Now most of the Russian elite comes from perestroika. Its success arose on the collapse of the USSR. Not on creation, but on the looting from privatisation. It is not surprising that ravens do not peck out ravens’ eyes – there are no legal decisions on the illegality and criminality of the Belovezh collusion yet.
But generations are changing, and descendants will be able to do what contemporaries cannot. A trial for the Belovezh Accord is inevitable, like the Nuremberg Tribunal. It will take place, because the dissolution of the USSR in the form in which it occurred is a crime for which there is no statute of limitations.
Vladimir Putin in 2005 in a message to the Federal Assembly said: "The collapse of the USSR is the largest geopolitical catastrophe of the century." In terms of meaning, it turns out that it is worse than the Great Patriotic War with all its victims. And this is not a metaphor. This is the basis for making a legal assessment of the collapse of the USSR. As well as the verdict of all its participants. Regardless of whether they will be alive by that period or not. It's not important for history.

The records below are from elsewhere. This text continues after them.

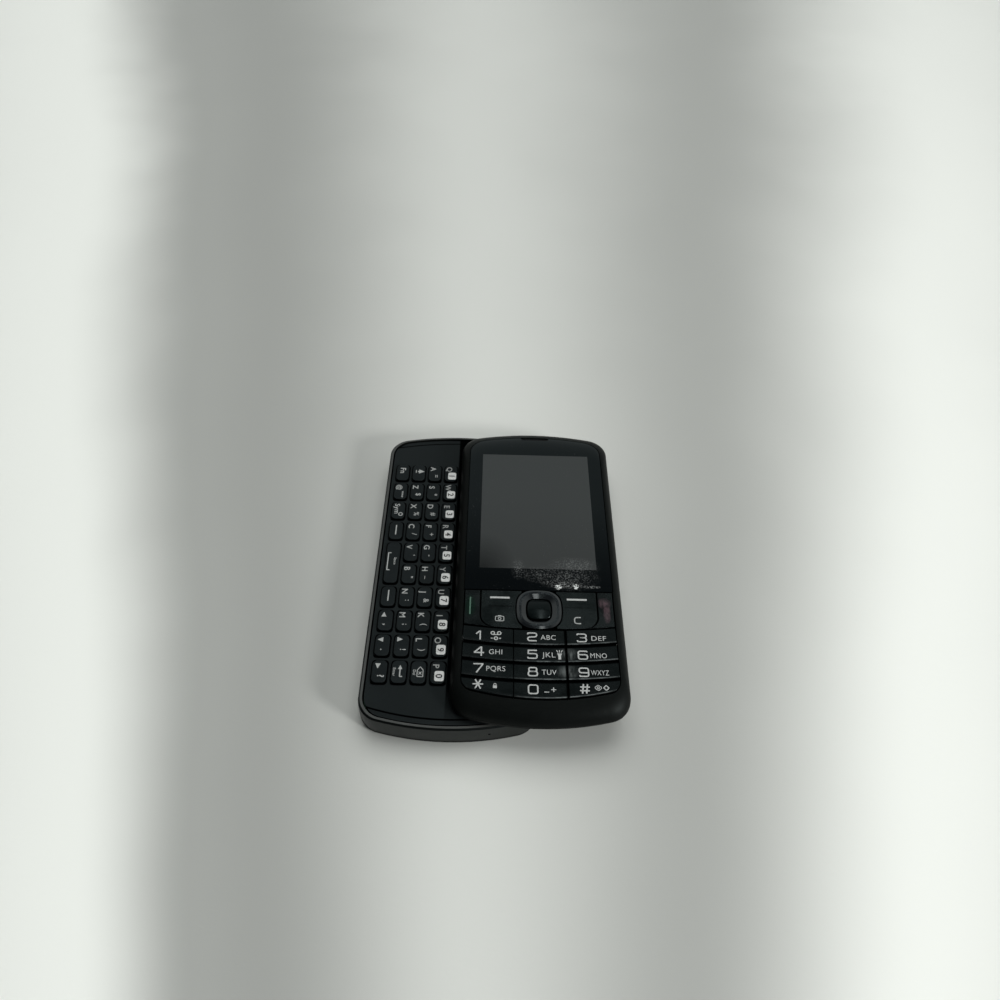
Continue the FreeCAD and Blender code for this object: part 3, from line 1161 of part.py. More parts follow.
def number_key(row, column):
    x_low, middle, x_high = column_span(column)
    sections = [cap_section(row, x) for x in (x_low - PAST, middle, x_high + PAST)]
    return number_cell(row, column).common(Part.makeLoft(sections, True))


def function_area(x_low, x_high):
    """Part of the key field above the number rows, between two lines along the phone."""
    bottom = bowed_line(ROW_LINES[0] + KEY_LINE / 2, (x_low, (x_low + x_high) / 2, x_high))
    high_left = Vector(x_low, FIELD_TOP_Y, Z_CAP_LOW)
    high_right = Vector(x_high, FIELD_TOP_Y, Z_CAP_LOW)
    edges = [arc(*bottom), Part.LineSegment(bottom[2], high_right).toShape()]
    edges.append(Part.LineSegment(high_right, high_left).toShape())
    edges.append(Part.LineSegment(high_left, bottom[0]).toShape())
    return Part.Wire(edges)


def function_prism(grow):
    """Right-hand function key with its large round outer corner, before the ring is cut."""
    shape = prism(function_area(RING_HALF - FUNCTION_TIP, CALL_SPLIT + grow), KEY_CAP_HEIGHT)
    corner = []
    for edge in shape.Edges:
        box = edge.BoundBox
        if box.ZLength > KEY_CAP_HEIGHT / 2 and box.XMin > CALL_SPLIT - PAST and box.YMax < RING_CENTRE_Y:
            corner.append(edge)
    return shape.makeFillet(FUNCTION_CORNER, corner)


def pivot_rib(x_low, x_high, z_seat):
    """Round rib across the underside of a rocking key, on its tilt axis, standing on a seat."""
    radius = Z_CAP_LOW - z_seat - PIVOT_GAP
    return Part.makeCylinder(radius, x_high - x_low, Vector(x_low, RING_CENTRE_Y, Z_CAP_LOW), Vector(1, 0, 0))


def right_function_key():
    shape = function_prism(0).cut(ring_gap_prism())
    cap = round_top_edges(shape.Solids[0], CAP_EDGE_ROUND)
    middle = (CALL_SPLIT + RING_HALF) / 2
    return cap.fuse(pivot_rib(middle - 2 * PAD_RADIUS, middle + 2 * PAD_RADIUS, Z_FRONT_WEB_TOP))


def right_end_key():
    shape = prism(function_area(CALL_SPLIT - FUNCTION_CORNER, FIELD_HALF_WIDTH), KEY_CAP_HEIGHT)
    shape = shape.cut(function_prism(KEY_LINE))
    return round_top_edges(shape.Solids[0], CAP_EDGE_ROUND)


def navigation_ring():
    def ring(half, z):
        return squircle(RING_CENTRE_Y, half, RING_SIDE_RADIUS, RING_CORNER * half / RING_HALF, z)
    body = prism(ring(RING_HALF, Z_CAP_LOW), KEY_CAP_HEIGHT)
    z_crest = Z_FRONT + RING_CREST
    crown = Part.makeLoft([ring(RING_HALF, Z_FRONT), ring(RING_HALF - RING_BEVEL, z_crest)], True, True)
    dish = Part.makeLoft([ring(RING_HOLE_HALF, Z_FRONT - RING_CREST), ring(RING_DISH_HALF, z_crest)], True,
                         True)
    hole = prism(squircle(RING_CENTRE_Y, RING_HOLE_HALF, OK_SIDE_RADIUS, OK_CORNER + KEY_LINE,
                          Z_CAP_LOW - PAST), KEY_CAP_HEIGHT + 2 * PAST)
    rib_reach = (RING_HOLE_HALF + RING_HALF) / 2 + PAD_RADIUS
    rib = pivot_rib(-rib_reach, rib_reach, Z_FRONT_PAD_TOP)
    return body.fuse([crown, rib]).cut([dish, hole])


def ok_key():
    shape = prism(squircle(RING_CENTRE_Y, OK_HALF, OK_SIDE_RADIUS, OK_CORNER, Z_CAP_LOW), KEY_CAP_HEIGHT)
    return round_top_edges(shape, 2 * CAP_EDGE_ROUND)


# ================================================================ assembly
def base_nodes():
    return {
        "base_frame": base_frame(),
        "keyboard_deck": keyboard_deck(),
        "rear_housing": rear_housing(),
        "battery_cover": battery_cover(),
        "battery": battery(),
        "battery_contacts": battery_contacts(),
        "sim_holder": sim_holder(),
        "main_board": main_board(),
        "shield_cans": shield_cans(),
        "qwerty_dome_sheet": qwerty_dome_sheet(),
        "qwerty_keymat": qwerty_keymat(),
        "qwerty_top_row_keys": keyboard_row(3),
        "qwerty_home_row_keys": keyboard_row(2),
        "qwerty_lower_row_keys": keyboard_row(1),
        "qwerty_bottom_row_keys": keyboard_row(0),
        "space_key": space_key(),
        "camera_module": camera_module(),
        "camera_window": camera_window(),
        "loudspeaker": loudspeaker(),
        "vibration_motor": vibration_motor(),
        "microphone": mic_body(),
        "antenna": antenna(),
        "headset_jack": headset_jack(),
        "usb_socket": usb_socket(),
        "volume_rocker": volume_rocker(),
        "camera_key": side_key(CAMERA_KEY_Y, CAMERA_KEY_LENGTH, 0),
        "slide_rail_plate": slide_rail_plate(),
        "flex_cable": flex_cable(),
        "slide_spring": slide_spring(),
        "base_screws": base_screws(),
    }


def slider_nodes():
    """The slider's parts, built about the closed position."""
    outer = slider_form(0, 0)
    inner = slider_form(SHELL_WALL, FACE_WALL)
    nodes = {
        "slider_front_housing": slider_front_housing(outer, inner),
        "slider_rear_housing": slider_rear_housing(outer),
        "moving_slide_plate": moving_slide_plate(),
        "display_window": display_window(outer),
        "display_module": display_module(),
        "display_frame": display_frame(),
        "slider_board": slider_board(),
        "keypad_dome_sheet": keypad_dome_sheet(),
        "keypad_mat": keypad_mat(),
        "earpiece": earpiece(),
        "earpiece_mesh": earpiece_mesh(outer),
        "slider_screws": slider_screws(),
        "right_function_key": right_function_key(),
        "left_function_key": mirrored(right_function_key()),
        "end_key": right_end_key(),
        "call_key": mirrored(right_end_key()),
        "navigation_ring": navigation_ring(),
        "ok_key": ok_key(),
    }
    names = (("key_1", "key_2", "key_3"), ("key_4", "key_5", "key_6"), ("key_7", "key_8", "key_9"),
             ("key_star", "key_0", "key_hash"))
    for row, row_names in enumerate(names):
        for column, name in zip((-1, 0, 1), row_names):
            nodes[name] = number_key(row, column)
    return nodes


def main():
    os.makedirs("parts", exist_ok=True)
    shapes = base_nodes()
    for name, shape in slider_nodes().items():
        shape.translate(OPEN)
        shapes[name] = shape
    for name, shape in shapes.items():
        if not shape.isValid():
            raise RuntimeError(name + " is not a valid shape")
        shape.exportStep("parts/" + name + ".step")
        print(name, len(shape.Solids), round(shape.Volume, 2))


main()
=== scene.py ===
"""Looks of a side-sliding keyboard phone: materials, printed legends, floor, light and camera."""

import json
import math

import bpy
from mathutils import Matrix, Vector
from mathutils.bvhtree import BVHTree


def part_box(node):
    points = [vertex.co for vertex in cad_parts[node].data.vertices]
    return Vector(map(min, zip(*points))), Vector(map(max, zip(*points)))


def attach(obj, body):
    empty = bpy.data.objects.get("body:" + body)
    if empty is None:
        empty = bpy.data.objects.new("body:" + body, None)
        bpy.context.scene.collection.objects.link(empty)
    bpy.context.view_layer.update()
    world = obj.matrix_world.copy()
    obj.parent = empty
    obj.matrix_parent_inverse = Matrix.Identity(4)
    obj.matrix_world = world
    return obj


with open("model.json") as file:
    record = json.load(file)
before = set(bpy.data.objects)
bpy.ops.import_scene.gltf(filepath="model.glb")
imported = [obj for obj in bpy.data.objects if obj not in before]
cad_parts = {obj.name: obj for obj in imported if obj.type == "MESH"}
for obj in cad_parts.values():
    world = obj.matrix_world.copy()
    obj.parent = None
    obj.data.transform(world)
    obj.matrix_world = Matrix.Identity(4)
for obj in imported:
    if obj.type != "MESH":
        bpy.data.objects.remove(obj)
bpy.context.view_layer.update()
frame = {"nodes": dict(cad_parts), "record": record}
NODES = frame["nodes"]
BODY_OF = {node: body for body, members in frame["record"]["behaviour"]["bodies"].items() for node in members}

MM = 0.001

# -------- camera and light
IMAGE_SIZE = 1000  # the picture is square
FOCAL_PIXELS = 800
SENSOR_MM = 36.0
CLIP_START = 0.01
CAMERA_PLACE = Vector((10.25, -152.7, 221.8)) * MM
CAMERA_PITCH = math.radians(49.71)  # below the horizon
CAMERA_TURN = math.radians(1.24)  # clockwise from +Y, seen from above
CAMERA_ROLL = math.radians(2.37)
FLOOR_HALF = 1.6  # metres
FLOOR_TINT = (0.98, 1.0, 0.945)
FLOOR_DRIFT = 0.008  # how far the bands wander, as a share of the whole fan
FAN_PLACE = (18.8, -414.6)  # the floor's broad painted bands of light and shade spread from here, mm
PAINTED_FLOOR_BANDS = (  # painted light and shade: metres sideways for each metre ahead of the fan's start, and how bright the paint is
    (-0.7, 0.45), (-0.35, 0.85), (-0.25, 0.36), (-0.2, 0.337),
    (-0.03, 0.608), (0.155, 0.365), (0.34, 0.79), (0.6, 0.45),
)
ROOM_COLOUR = (0.040, 0.050, 0.052)  # the dim studio overhead and behind the camera
WALL_COLOURS = ((0.30, 0.33, 0.33), (0.27, 0.30, 0.295))  # pale wall facing the camera, left and right
WALL_SPAN = (-0.04, 0.16)  # sideways share of a direction, over which the wall's colour changes
WALL_TOP = (0.76, 0.82)  # sine of the elevation where the wall dims
WALL_AHEAD = (0, 0.3)  # share of a direction that points ahead, over which the wall appears
SCREEN_COLOUR = (0.50, 0.52, 0.51)  # pale screens at both sides
SCREEN_EDGE = (0.26, 0.55)  # share of a direction that points sideways where they start
LEFT_SCREEN_SPAN = (-0.05, 0.45)  # the left one dims towards the camera
RIGHT_SCREEN_SPAN = (-0.9, 0.3)
TUBE_COLOUR = (3.5, 3.6, 3.55)  # long light overhead, a little to the right
TUBE_SPAN = (0.093, 0.125)  # its sideways shares of a direction
TUBE_REACH = (-0.4, 0.47)  # its shares ahead
TUBE_EDGE = 0.04  # how softly it ends
SOFTBOX_PLACE = Vector((0.72, -0.5, 0.42))
SOFTBOX_SIZE = 0.16
SOFTBOX_POWER = 5.6
BACK_PLACE = Vector((0.05, 0.84, 1.82))  # soft light from behind the phone, for the shade in front of it
BACK_SIZE = 1.8
BACK_POWER = 28.5

# -------- keyboard layout, mm
KEY_PITCH = (5.72, 8.72)  # across the phone and along it
FIRST_KEY = (-20.55, 38.5)  # middle of the first key of the bottom row
BOTTOM_ROW, LOWER_ROW, HOME_ROW, TOP_ROW = range(4)
SPACE_INDEX = 4.5  # where the space key stands in the bottom row
LANDSCAPE = -math.pi / 2  # keyboard legends read with the phone on its side
TOP_LETTERS = "QWERTYUIOP"
TOP_DIGITS = "1234567890"
HOME_LETTERS = "ASDFGHJKL"
HOME_SIGNS = "=*#+-_&()"
LOWER_LETTERS = "ZXCVBNM"
LOWER_SIGNS = "$%/'\":;"
LETTER_PLACE = (-2.0, -0.6)  # from the key's middle, along the row and up
SIGN_PLACE = (1.35, 0.6)
BOX_PLACE = (1.15, 0.42)
BOX_SIZE = (3.3, 2.8)
BOX_CORNER = 0.75
LETTER_HEIGHT = 1.95
LETTER_WEIGHT = 0.03  # how far each outline is moved outwards
SIGN_HEIGHT = 1.75
SIGN_WEIGHT = 0.02
MARK_HEIGHT = 2.1
MARK_WEIGHT = 0.04
BOXED_HEIGHT = 1.95
BOXED_WEIGHT = 0.05
WORD_HEIGHT = 0.85
WORD_WEIGHT = 0.01
ARROW_SIZE = 1.6

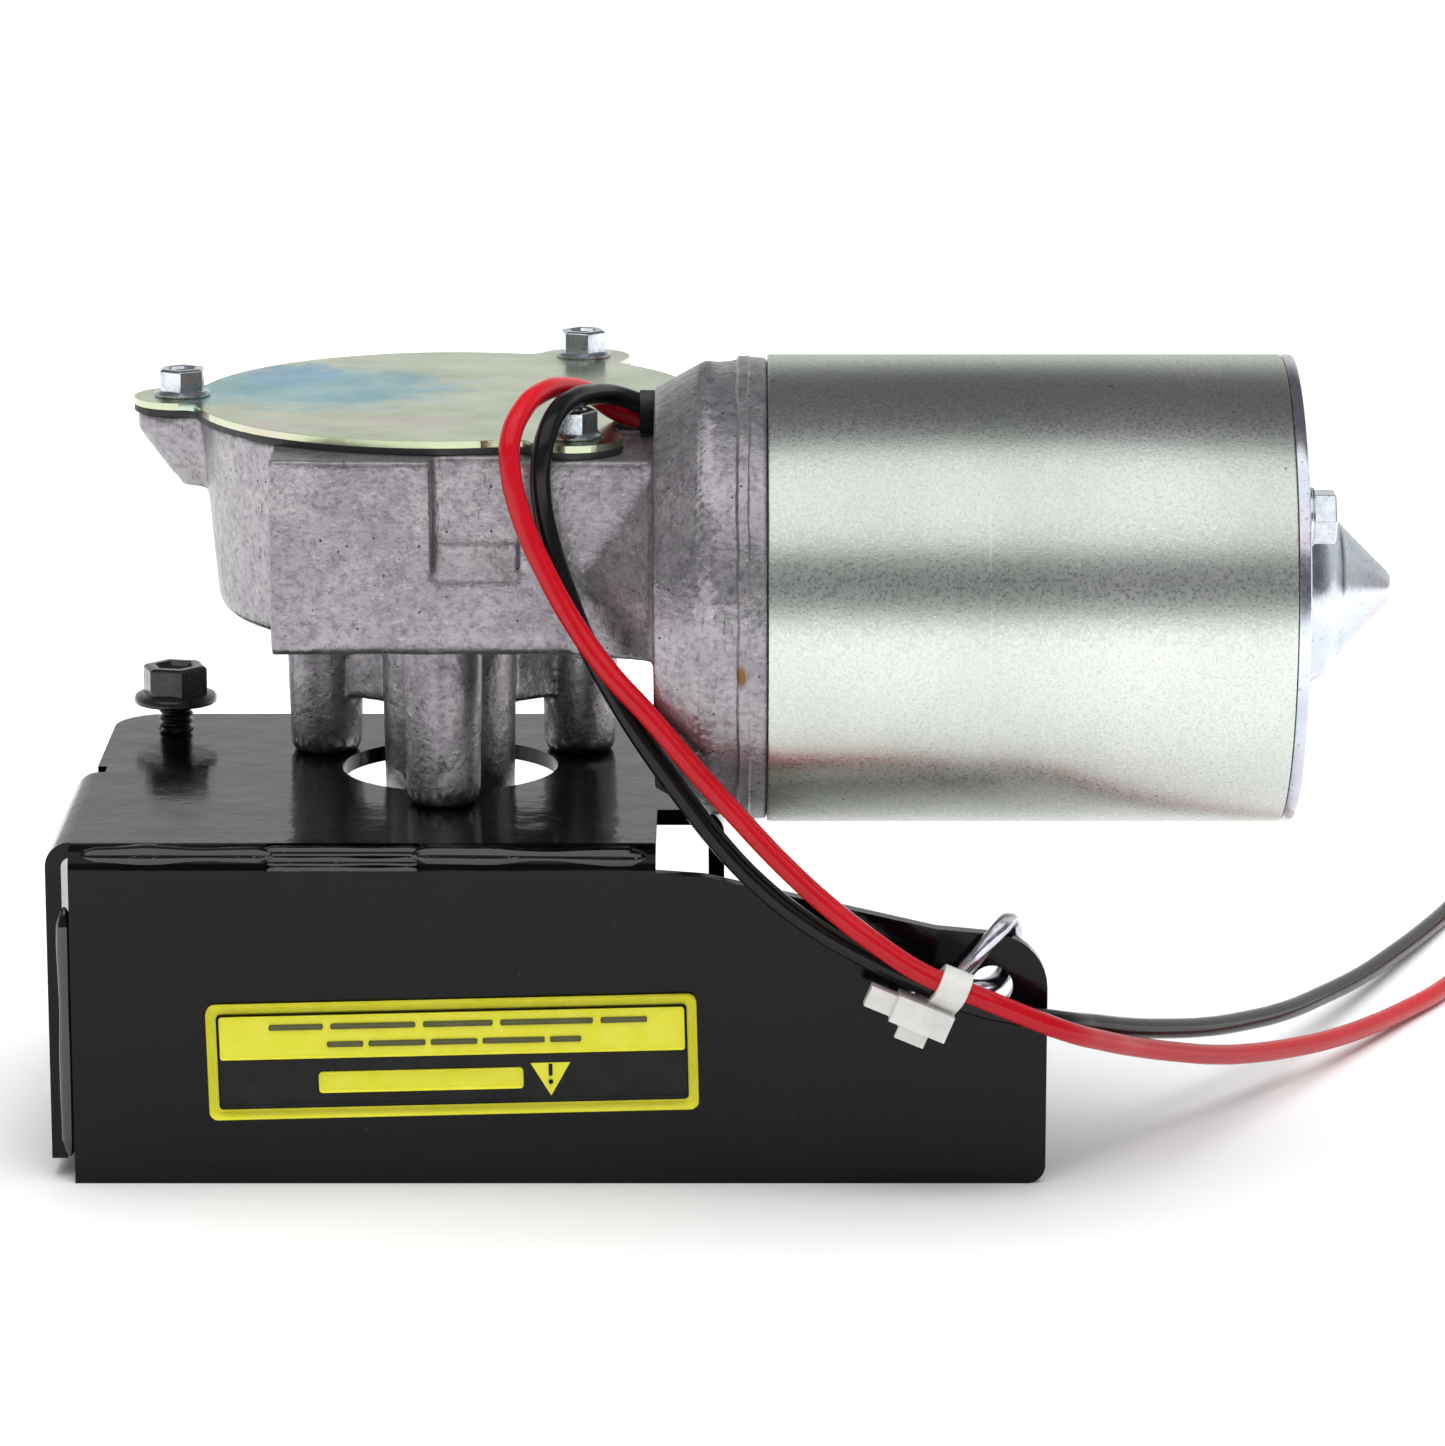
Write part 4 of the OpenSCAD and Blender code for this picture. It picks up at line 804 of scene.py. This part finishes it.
def ink(name, colour, worn):
    print_ink = Finish(name, metallic=0.0, ior=1.3)
    print_ink.patches(print_ink.cloudy(220.0, 0.3, 0.7), colour, worn)
    print_ink.gloss(print_ink.cloudy(600.0, 0.3, 0.7), 0.28, 0.42)
    print_ink.relief(print_ink.cloudy(300.0, 0.2, 0.8), 0.00003, 0.4)
    return print_ink.material


yellow_ink = ink("yellow_vinyl", (0.83, 0.8, 0.03), (0.9, 0.87, 0.08))
black_ink = ink("black_print", (0.006, 0.006, 0.007), (0.014, 0.014, 0.015))
grey_ink = ink("grey_print", (0.12, 0.12, 0.05), (0.16, 0.16, 0.07))
layers = [(slab("label_base", 0.079, 0.019, 0, 0.00012, 0, 0, 0.0014), yellow_ink)]
layers.append((slab("label_frame", 0.0758, 0.0158, 0.0001, 0.00014, 0, 0, 0.0007), black_ink))
layers.append((slab("label_field", 0.075, 0.0072, 0.00012, 0.00016, 0, 0.0039, 0.0005), yellow_ink))
words = (0.16, 0.24, 0.2, 0.26, 0.14)
for width, x, z in ((0.0622, 0.001, 0.0055), (0.0418, 0.0003, 0.0025)):
    for number, share in enumerate(words):
        word_x = x - width / 2 + width * (sum(words[:number]) + share / 2)
        bar = slab("label_line", width * (share - 0.02), 0.0009, 0.00014, 0.00018, word_x, z, 0.0003)
        layers.append((bar, grey_ink))
layers.append((slab("label_word", 0.033, 0.0034, 0.00012, 0.00016, -0.0052, -0.0038, 0.0006), yellow_ink))
bpy.ops.object.select_all(action="DESELECT")
bpy.ops.mesh.primitive_cylinder_add(vertices=3, radius=0.0037, depth=0.00004, location=(0, 0, 0))
sign = bpy.context.object
facing = Matrix.Rotation(math.pi / 2, 4, "X") @ Matrix.Rotation(math.pi, 4, "Z")
sign.data.transform(Matrix.Translation((0.0157, -0.00014, -0.0033)) @ facing)
layers.append((sign, yellow_ink))
layers.append((slab("sign_bar", 0.0006, 0.002, 0.00014, 0.00018, 0.0157, -0.0026, 0.0002), black_ink))
layers.append((slab("sign_dot", 0.0007, 0.0007, 0.00014, 0.00018, 0.0157, -0.0046, 0.0003), black_ink))
for piece, material in layers:
    piece.data.materials.append(material)
label = joined("generic_label", [piece for piece, _ in layers])
set_at(label, (-0.0435, -0.04565, 0.0215), (0, math.radians(-1.4), 0))
fit(label, "housing", None, "caution_label", slot="label")

# Wire link: 3 mm zinc-plated wire bent into a hook that hangs in the flange's ear and stops the tie.
hook = merged_copy("hook_link", "wire_link", flat=0)
round_out = hook.modifiers.new("round_wire", "SUBSURF")
round_out.levels = round_out.render_levels = 2
only(hook)
bpy.ops.object.modifier_apply(modifier=round_out.name)
bpy.ops.object.shade_smooth()
fit(hook, "housing", end_zinc.material, "hook_link", slot="end_zinc")

# Cable tie: moulded natural nylon, milky and slightly clear, pulled tight round both leads, its tail
# cut off short.
tie = merged_copy("cable_tie", "nylon_cable_tie")
soften(tie, 0.00035, 3)
nylon = Finish("natural_nylon", metallic=0.0, ior=1.53)
nylon.patches(nylon.cloudy(200.0, 0.3, 0.7), (0.72, 0.71, 0.68), (0.86, 0.855, 0.83))
nylon.gloss(nylon.cloudy(500.0, 0.3, 0.7), 0.26, 0.44)
nylon.relief(nylon.cloudy(500.0, 0.2, 0.8), 0.00008, 0.5)
nylon.shader.inputs["Subsurface Weight"].default_value = 0.35
nylon.shader.inputs["Subsurface Radius"].default_value = (0.002, 0.0018, 0.0015)
fit(tie, "housing", nylon.material, "cable_tie", slot="tie_nylon")

# Connector at the leads' far end: a two-way nylon housing with a latch, and tinned crimp terminals.
socket_shell = merged_copy("lead_connector", "two_way_connector")
soften(socket_shell, 0.0003, 3)
fit(socket_shell, "housing", nylon.material, "lead_connector", slot="connector_nylon")

# What is inside: each part keeps its own mesh and takes the finish of the metal or plastic it is made of.
def metal_finish(name, dark, light, rough, grain=600.0):
    metal = Finish(name, metallic=1.0)
    metal.patches(metal.cloudy(grain, 0.3, 0.7), dark, light)
    metal.patches(metal.cloudy(60.0, 0.5, 0.7), [0.8 * c for c in dark])
    metal.gloss(metal.cloudy(grain * 1.6, 0.3, 0.7), rough, rough + 0.16)
    metal.relief(metal.cloudy(grain * 2, 0.2, 0.8), 0.00003, 0.5)
    return metal.material


def plain_finish(name, dark, light, rough, grain=300.0):
    dull = Finish(name, metallic=0.0)
    dull.patches(dull.cloudy(grain, 0.3, 0.7), dark, light)
    dull.patches(dull.specked(grain * 2, 0.16, 0.1), [0.7 * c for c in dark])
    dull.gloss(dull.cloudy(grain * 2, 0.3, 0.7), rough, rough + 0.16)
    dull.relief(dull.cloudy(grain * 3, 0.2, 0.8), 0.00004, 0.5)
    return dull.material


ground = metal_finish("ground_steel", (0.42, 0.42, 0.44), (0.6, 0.6, 0.62), 0.16)
dark_steel = metal_finish("sprocket_steel", (0.16, 0.16, 0.17), (0.28, 0.28, 0.3), 0.3, 350.0)
bronze = metal_finish("bronze", (0.36, 0.24, 0.12), (0.55, 0.38, 0.2), 0.3)
inner = {
    "magnets": plain_finish("ferrite", (0.02, 0.02, 0.022), (0.05, 0.05, 0.052), 0.5),
    "armature_shaft": ground,
    "armature_core": metal_finish("core_steel", (0.2, 0.2, 0.22), (0.36, 0.36, 0.38), 0.32, 900.0),
    "windings": metal_finish("enamelled_wire", (0.4, 0.12, 0.05), (0.6, 0.22, 0.09), 0.24, 900.0),
    "commutator": metal_finish("copper", (0.55, 0.27, 0.17), (0.72, 0.4, 0.27), 0.2),
    "front_bearing": ground,
    "rear_bush": bronze,
    "brush_card": plain_finish("phenolic", (0.12, 0.05, 0.02), (0.2, 0.09, 0.04), 0.4),
    "brushes": plain_finish("carbon", (0.015, 0.015, 0.016), (0.04, 0.04, 0.042), 0.5, 900.0),
    "brush_springs": ground,
    "worm": metal_finish("worm_steel", (0.3, 0.3, 0.32), (0.46, 0.46, 0.48), 0.18),
    "thrust_ball": ground,
    "thrust_pad": bronze,
    "worm_wheel": plain_finish("wheel_nylon", (0.5, 0.47, 0.38), (0.62, 0.59, 0.5), 0.35),
    "wheel_hub": dark_steel,
    "output_shaft": ground,
    "upper_bush": bronze,
    "lower_bush": bronze,
    "thrust_washer": ground,
    "sprocket": dark_steel,
    "retaining_ring": oxide.material,
    "connector_terminals": metal_finish("tin", (0.5, 0.49, 0.46), (0.68, 0.67, 0.63), 0.22),
}
for node, material in inner.items():
    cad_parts[node].data.materials.clear()
    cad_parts[node].data.materials.append(material)

bpy.ops.object.select_all(action="DESELECT")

The USSR cannot be returned, and no one is going to do it. Like how no-one is going to question the actual sovereignty of the former Soviet republics - the current sovereign states. But the way in which this sovereignty was obtained, will always be on them as a mark. They and we have to live with it.
Let the diplomats get out of it as they can, that's their job. And lawyers should call a spade a spade. So that one day this will not happen again with Russia.
The precedent of the trial of the participants of the Belovezh Accord will forever close the possibilities of crimes against statehood committed by top statesmen according to the methods of Gorbachev, Yeltsin, Kravchuk and Shushkevich. Their names, like the name of Herostratus, should be a warning to posterity. Until we have done this, Russia remains in danger.